Pressed on whether she still believes Lewis was “hell-bent” on a strike, Austin said, “I believed it at the time and I still do….It [the strike] has happened.”
Is Austin worried about losing support from the teachers in her ward?
“No, because people have a right to protest. They have a right to picket me if they believe the statement I have made is untrue or they don’t agree with whatever statements I have made,” she sid.
“I’m not angry with them [but] I still stand by it.”
Asked why she believes Lewis wanted a strike, Austin said, “To position herself to be able to negotiate from a stronger position.”
While attending the Democratic National Convention in Charlotte last week, Austin declared a teachers strike “inevitable,” warned parents to prepare for it and laid the blame squarely on Lewis.
“They’ve already decided this is what they’re going to do. I think they want to” strike, Austin said after an Il. Delegation breakfast hosted by the Chicago Federation of Labor.
“Karen Lewis, their president, says they want to. [She’s essentially saying], `I’m gonna show you.’ That’s what she projects….They don’t want to talk. They don’t want to negotiate. Not them–her. I don’t believe she wants to talk. That’s unfair to our children because education has to be more important than you getting an additional 2 percent.”
On Tuesday, Austin sided with the mayor on the two biggest roadblock to a strike: teacher evaluations and teacher recall.
“I was able to pick my own team. The president picks his. The mayor and any other CEO. I look at a principal as being” a CEO, the alderman said.

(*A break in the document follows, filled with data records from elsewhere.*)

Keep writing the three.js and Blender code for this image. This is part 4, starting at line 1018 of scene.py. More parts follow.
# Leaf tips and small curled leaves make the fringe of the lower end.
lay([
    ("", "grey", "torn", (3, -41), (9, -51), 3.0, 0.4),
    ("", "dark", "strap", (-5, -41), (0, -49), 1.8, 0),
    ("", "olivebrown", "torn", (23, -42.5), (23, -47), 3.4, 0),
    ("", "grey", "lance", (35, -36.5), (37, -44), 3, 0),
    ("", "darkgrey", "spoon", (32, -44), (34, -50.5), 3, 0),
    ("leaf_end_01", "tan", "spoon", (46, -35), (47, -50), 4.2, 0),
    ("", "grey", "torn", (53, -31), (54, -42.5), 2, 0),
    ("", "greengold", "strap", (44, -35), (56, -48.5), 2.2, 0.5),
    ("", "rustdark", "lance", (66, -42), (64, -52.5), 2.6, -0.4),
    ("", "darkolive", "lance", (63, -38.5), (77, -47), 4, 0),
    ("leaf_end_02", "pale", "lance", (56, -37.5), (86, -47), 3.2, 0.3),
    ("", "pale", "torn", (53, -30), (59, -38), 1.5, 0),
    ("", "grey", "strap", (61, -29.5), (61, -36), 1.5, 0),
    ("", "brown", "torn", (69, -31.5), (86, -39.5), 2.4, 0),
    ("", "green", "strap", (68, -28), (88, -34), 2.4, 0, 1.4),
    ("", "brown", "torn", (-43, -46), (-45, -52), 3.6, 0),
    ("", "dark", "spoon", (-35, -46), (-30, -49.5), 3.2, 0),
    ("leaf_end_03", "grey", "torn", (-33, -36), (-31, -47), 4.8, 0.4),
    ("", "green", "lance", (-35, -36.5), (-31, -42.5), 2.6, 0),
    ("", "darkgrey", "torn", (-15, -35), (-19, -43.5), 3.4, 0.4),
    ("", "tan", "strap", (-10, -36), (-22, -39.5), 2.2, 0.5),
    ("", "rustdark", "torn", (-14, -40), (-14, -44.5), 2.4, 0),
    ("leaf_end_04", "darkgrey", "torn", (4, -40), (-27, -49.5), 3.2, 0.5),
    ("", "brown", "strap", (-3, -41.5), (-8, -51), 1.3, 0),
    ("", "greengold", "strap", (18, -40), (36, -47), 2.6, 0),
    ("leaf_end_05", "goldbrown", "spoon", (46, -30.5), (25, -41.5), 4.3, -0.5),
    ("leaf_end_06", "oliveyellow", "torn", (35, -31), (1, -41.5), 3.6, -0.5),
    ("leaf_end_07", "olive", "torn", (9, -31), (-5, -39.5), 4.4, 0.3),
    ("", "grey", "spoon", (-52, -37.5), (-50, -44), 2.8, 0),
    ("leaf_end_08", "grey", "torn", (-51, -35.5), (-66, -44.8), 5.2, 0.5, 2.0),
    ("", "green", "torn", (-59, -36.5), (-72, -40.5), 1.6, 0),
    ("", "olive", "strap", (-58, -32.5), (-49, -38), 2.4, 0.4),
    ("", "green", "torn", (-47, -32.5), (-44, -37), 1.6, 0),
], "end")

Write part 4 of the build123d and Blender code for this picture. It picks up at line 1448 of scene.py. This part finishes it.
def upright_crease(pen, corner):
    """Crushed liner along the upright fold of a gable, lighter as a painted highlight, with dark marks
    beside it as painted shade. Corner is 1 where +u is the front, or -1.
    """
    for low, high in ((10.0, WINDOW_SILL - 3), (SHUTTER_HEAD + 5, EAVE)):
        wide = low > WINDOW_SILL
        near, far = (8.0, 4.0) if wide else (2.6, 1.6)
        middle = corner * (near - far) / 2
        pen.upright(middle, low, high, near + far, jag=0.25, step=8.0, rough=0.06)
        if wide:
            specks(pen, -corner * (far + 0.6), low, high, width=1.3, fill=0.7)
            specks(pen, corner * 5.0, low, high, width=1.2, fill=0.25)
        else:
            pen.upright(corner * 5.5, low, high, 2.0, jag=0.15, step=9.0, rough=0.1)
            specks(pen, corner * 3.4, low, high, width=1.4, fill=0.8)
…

“I’ve got dynamite principals. Why should not they be alllowed to chose teachers they believe are gonna be a benefit to the school for the children? That has to be the main focus. Maybe you’re a math teacher but you’re not teaching at a level that I want my kids to excel up to. Let me go get this [other] teacher. Maybe they can do that for me. That doesn’t mean that teacher is out of a job. Because they will be able to recycle them. If that’s unfair then I guess that’s unfair.”